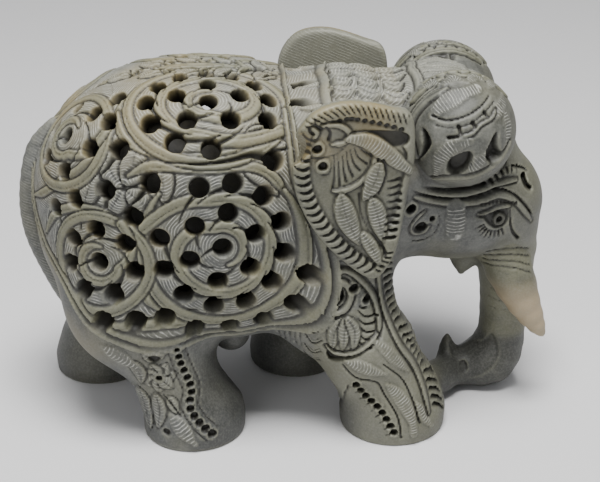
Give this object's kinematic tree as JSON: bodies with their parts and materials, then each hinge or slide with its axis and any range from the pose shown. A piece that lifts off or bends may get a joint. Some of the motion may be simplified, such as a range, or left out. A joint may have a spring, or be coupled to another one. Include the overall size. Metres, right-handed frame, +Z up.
{
  "type": "elephant sculpture",
  "caption": "Carved soapstone elephant, walking, with a hollow barrel pierced by scrolls of round holes, a smaller figure left standing inside, flared ears, tusks and a curled trunk.",
  "frame": {"origin": "on the ground, below the middle of the figure's length and width", "axes": "+X forward along the body to the tusks, +Y to the animal's left, +Z up"},
  "size_m": [0.1586, 0.0796, 0.1088],
  "materials": {
    "soapstone": "matte carved soapstone, partly waxed and worn"
  },
  "bodies": {
    "root": {"elephant": "soapstone"}
  },
  "joints": []
}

### [TASK OBJECTIVE]
Word for word, restate all of the data shown above.

### [SOLUTION TO THE PROBLEM]
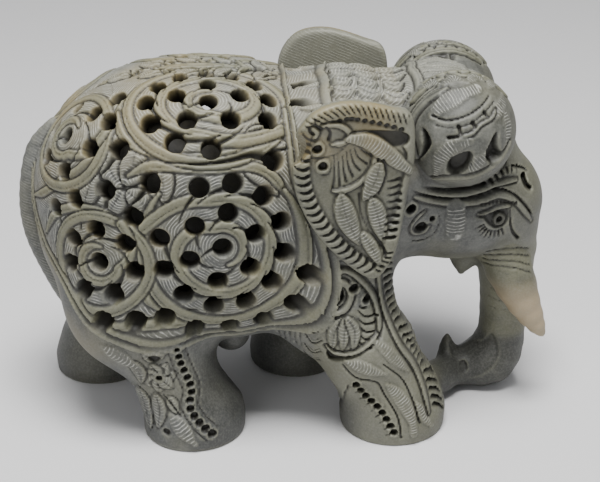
Give this object's kinematic tree as JSON: bodies with their parts and materials, then each hinge or slide with its axis and any range from the pose shown. A piece that lifts off or bends may get a joint. Some of the motion may be simplified, such as a range, or left out. A joint may have a spring, or be coupled to another one. Include the overall size. Metres, right-handed frame, +Z up.
{
  "type": "elephant sculpture",
  "caption": "Carved soapstone elephant, walking, with a hollow barrel pierced by scrolls of round holes, a smaller figure left standing inside, flared ears, tusks and a curled trunk.",
  "frame": {"origin": "on the ground, below the middle of the figure's length and width", "axes": "+X forward along the body to the tusks, +Y to the animal's left, +Z up"},
  "size_m": [0.1586, 0.0796, 0.1088],
  "materials": {
    "soapstone": "matte carved soapstone, partly waxed and worn"
  },
  "bodies": {
    "root": {"elephant": "soapstone"}
  },
  "joints": []
}